When the 1870 federal census was taken, the Brocks were farming in Lucas County's Otter Creek Township, where some of Margaret's family had settled. By 1880, they had moved on to Garden Grove in Decatur County, where Ben's younger brother, Floyd, also was living. Ben's occupation was listed as "day laborer."

At some point during the 1890s, the Ben and Margaret settled down in Chariton. They apparently operated a small hotel for a time, then Ben found other jobs --- finally as a janitor. They joined what now is First Christian Church and became mainstays of the congregation.

Both Ben and Margaret were sturdy people who, living into their 80s, outlived their abilities to care for each other and to provide for themselves. By this time, daughter Charlotte was living in California, son Grover was living in Davenport and only Mae, who had married William A. Knotts, was living in Chariton.

After 1915, Ben and Margaret went to live at the county farm, where he died on Oct. 20, 1919, age 84. Margaret passed four years later, on March 23, 1923, almost 87.

Henry Gittinger published the following little tribute to Ben on the front page of The Leader on October 23, 1919:

" 'Uncle' Ben Brock, for many years a well known citizen in Chariton, was called in death at an advanced age. He had the distinction of being one of the sturdy stage drivers who braved the hardships of the early days and made regular trips for years across the state (until) the tide swung westward.

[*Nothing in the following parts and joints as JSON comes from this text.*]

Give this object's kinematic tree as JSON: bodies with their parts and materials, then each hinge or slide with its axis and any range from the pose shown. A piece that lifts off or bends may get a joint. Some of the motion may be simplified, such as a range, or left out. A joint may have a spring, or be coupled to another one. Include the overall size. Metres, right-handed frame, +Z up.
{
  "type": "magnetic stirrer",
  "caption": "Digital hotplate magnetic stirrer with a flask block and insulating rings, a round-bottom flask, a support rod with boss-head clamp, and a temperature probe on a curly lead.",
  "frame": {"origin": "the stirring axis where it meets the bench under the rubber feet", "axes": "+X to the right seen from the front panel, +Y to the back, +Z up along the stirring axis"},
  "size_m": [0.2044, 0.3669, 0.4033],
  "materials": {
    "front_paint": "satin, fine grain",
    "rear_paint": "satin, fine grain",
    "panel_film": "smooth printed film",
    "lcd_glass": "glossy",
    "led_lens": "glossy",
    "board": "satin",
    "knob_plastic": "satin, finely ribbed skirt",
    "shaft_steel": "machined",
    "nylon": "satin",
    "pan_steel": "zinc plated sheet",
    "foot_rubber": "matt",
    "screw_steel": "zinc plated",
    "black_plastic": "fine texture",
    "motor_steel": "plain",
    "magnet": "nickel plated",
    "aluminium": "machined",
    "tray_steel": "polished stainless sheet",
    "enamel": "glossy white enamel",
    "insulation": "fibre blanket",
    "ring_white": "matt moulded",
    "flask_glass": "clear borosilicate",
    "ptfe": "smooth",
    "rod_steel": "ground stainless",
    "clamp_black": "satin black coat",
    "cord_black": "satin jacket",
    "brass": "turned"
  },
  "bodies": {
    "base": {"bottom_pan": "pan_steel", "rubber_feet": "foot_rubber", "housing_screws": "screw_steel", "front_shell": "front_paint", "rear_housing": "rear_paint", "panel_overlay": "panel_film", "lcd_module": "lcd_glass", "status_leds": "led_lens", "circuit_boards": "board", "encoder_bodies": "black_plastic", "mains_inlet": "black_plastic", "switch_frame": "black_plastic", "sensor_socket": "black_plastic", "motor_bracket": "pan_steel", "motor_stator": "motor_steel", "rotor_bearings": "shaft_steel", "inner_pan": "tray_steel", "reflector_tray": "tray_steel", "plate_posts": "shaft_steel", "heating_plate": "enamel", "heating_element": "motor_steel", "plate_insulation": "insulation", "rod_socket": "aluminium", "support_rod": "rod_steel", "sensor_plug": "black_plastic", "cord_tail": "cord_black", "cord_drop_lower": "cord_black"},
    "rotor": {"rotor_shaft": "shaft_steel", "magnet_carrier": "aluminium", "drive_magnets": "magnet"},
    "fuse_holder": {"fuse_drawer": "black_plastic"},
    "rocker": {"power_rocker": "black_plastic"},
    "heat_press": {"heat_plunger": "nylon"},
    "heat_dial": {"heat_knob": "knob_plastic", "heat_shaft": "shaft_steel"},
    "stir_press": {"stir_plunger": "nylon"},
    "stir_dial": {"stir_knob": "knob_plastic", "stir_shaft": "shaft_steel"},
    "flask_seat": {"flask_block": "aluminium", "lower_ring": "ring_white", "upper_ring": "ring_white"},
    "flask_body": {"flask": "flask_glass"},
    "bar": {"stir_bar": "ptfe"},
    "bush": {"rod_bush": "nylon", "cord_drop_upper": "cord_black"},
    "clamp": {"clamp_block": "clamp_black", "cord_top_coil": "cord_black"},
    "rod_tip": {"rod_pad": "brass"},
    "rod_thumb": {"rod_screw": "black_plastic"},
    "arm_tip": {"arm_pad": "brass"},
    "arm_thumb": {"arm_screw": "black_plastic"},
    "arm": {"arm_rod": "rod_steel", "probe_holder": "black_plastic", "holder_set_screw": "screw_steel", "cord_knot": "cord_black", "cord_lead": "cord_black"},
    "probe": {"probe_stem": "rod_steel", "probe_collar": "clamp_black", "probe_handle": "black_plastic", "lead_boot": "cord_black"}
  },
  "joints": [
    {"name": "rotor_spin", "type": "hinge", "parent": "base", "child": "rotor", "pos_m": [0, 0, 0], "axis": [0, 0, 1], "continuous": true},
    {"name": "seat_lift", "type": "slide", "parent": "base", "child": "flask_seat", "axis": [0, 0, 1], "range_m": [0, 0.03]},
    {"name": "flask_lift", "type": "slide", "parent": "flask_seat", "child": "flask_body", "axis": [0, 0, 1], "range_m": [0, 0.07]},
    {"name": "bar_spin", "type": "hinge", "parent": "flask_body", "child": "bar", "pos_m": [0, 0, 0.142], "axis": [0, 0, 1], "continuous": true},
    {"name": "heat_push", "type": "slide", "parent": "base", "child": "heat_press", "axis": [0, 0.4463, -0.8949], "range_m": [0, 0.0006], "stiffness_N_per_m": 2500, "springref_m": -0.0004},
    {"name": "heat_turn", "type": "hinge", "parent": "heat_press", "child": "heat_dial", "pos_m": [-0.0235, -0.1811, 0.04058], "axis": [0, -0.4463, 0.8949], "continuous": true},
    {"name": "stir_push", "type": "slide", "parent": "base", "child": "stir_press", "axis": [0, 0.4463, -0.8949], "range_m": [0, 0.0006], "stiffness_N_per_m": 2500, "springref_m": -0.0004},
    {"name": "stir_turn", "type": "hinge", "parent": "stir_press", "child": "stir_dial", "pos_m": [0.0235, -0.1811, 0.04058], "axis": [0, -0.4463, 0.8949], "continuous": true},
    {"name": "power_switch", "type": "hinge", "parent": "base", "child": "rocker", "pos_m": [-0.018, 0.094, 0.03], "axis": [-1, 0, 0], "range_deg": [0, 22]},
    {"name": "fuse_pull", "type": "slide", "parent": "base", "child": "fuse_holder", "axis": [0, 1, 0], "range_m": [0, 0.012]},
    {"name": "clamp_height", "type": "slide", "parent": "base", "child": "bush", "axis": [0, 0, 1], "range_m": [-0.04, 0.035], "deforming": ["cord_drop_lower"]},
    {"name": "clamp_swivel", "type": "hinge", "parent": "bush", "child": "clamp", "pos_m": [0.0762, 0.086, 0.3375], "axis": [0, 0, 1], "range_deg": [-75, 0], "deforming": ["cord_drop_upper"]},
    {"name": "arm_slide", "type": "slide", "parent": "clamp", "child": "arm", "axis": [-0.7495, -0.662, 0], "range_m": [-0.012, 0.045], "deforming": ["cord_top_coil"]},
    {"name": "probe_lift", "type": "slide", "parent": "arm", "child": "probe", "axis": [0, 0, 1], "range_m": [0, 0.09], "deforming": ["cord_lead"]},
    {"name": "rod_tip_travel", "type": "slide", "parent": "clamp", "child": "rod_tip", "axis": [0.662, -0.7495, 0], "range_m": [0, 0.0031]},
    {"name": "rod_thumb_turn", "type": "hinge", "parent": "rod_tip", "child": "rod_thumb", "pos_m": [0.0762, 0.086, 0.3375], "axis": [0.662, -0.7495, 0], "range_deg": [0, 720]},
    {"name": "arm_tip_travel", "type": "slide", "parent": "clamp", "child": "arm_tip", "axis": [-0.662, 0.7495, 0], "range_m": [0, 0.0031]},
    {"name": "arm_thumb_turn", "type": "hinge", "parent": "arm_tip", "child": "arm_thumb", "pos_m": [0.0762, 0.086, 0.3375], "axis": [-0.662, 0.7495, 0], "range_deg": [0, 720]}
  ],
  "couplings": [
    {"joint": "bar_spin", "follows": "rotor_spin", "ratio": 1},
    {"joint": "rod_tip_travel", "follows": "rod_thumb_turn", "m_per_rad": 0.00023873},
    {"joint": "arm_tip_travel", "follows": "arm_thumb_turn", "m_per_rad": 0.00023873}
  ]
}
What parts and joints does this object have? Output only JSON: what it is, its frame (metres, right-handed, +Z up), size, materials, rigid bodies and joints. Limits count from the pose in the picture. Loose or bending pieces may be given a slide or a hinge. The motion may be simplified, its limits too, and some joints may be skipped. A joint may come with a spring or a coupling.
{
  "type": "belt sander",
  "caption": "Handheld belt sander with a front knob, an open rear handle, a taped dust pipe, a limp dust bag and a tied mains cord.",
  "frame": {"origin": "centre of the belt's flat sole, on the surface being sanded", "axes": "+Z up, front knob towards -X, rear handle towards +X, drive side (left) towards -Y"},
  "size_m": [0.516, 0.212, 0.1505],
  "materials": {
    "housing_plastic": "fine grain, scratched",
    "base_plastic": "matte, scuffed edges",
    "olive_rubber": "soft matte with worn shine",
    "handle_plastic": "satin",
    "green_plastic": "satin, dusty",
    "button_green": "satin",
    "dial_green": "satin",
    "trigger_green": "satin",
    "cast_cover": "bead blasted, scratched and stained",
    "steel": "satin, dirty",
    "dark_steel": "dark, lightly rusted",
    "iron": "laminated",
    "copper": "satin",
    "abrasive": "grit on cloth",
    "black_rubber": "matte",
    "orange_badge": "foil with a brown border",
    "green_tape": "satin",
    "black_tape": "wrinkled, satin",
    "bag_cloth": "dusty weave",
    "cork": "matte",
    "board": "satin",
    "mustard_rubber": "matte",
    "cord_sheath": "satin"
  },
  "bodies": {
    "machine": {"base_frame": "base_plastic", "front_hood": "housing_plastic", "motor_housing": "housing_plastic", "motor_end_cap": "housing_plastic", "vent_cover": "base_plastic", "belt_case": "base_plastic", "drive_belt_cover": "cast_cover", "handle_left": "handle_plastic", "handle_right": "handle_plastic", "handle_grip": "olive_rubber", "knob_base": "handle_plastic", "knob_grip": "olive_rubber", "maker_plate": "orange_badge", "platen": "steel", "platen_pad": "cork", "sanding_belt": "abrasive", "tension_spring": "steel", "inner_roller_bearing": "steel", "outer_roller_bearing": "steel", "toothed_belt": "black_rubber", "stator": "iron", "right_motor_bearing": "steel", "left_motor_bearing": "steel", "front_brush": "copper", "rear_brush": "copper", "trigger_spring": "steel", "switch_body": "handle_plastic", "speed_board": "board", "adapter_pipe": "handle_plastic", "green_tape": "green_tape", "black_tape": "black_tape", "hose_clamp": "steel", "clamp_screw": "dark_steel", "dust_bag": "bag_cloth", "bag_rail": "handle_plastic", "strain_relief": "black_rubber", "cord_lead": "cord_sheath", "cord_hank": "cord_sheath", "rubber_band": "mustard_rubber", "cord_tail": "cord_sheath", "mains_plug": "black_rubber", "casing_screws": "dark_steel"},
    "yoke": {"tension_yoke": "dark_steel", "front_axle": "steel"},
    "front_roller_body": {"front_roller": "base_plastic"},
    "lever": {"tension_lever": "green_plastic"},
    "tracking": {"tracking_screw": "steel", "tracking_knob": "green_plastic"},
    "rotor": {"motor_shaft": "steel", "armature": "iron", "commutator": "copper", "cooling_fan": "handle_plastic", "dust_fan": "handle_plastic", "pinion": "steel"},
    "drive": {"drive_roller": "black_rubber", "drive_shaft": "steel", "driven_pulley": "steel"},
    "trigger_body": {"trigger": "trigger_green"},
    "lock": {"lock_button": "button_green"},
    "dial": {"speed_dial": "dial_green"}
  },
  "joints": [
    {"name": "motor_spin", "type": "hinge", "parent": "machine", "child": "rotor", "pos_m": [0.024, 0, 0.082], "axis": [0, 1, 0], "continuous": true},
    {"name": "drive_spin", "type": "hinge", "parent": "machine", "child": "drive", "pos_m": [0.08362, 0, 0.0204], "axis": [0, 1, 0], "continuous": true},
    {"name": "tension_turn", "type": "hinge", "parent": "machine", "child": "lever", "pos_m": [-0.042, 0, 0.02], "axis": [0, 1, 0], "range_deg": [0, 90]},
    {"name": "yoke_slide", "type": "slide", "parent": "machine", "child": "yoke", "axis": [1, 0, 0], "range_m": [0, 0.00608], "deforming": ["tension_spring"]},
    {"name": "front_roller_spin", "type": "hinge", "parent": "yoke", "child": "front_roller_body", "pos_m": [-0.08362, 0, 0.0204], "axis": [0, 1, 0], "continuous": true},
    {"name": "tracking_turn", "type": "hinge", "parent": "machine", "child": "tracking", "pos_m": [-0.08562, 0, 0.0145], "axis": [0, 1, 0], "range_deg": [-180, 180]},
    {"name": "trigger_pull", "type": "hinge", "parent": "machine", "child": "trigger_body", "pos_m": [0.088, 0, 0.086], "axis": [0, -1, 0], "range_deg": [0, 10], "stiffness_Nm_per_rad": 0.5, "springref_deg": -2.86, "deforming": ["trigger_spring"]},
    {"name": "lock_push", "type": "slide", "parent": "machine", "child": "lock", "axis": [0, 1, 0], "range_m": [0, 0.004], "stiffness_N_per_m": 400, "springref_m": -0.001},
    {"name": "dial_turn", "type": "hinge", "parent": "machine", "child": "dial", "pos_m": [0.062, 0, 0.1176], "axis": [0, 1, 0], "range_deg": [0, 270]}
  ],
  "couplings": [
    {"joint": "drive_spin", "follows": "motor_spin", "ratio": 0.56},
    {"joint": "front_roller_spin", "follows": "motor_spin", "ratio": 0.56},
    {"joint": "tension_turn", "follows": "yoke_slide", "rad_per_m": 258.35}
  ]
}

In those days Eddyville was the commercial center and mart for all this territory. Stage driving at that time represented a life of danger and heroism, yet those who engaged in it never flinched the winter's storm or summer's sun, but adhered strictly to their duties. Few of them yet remain, and if any class is entitled to a monument commemorative it is that of the pioneer stage drivers. In those days, old Lagrange was one of the stations on the route leading through Chariton to the Golden West. "Uncle" Ben represented the vocation of a past age, but his journey has ended. The life of a kindly old man has gone out."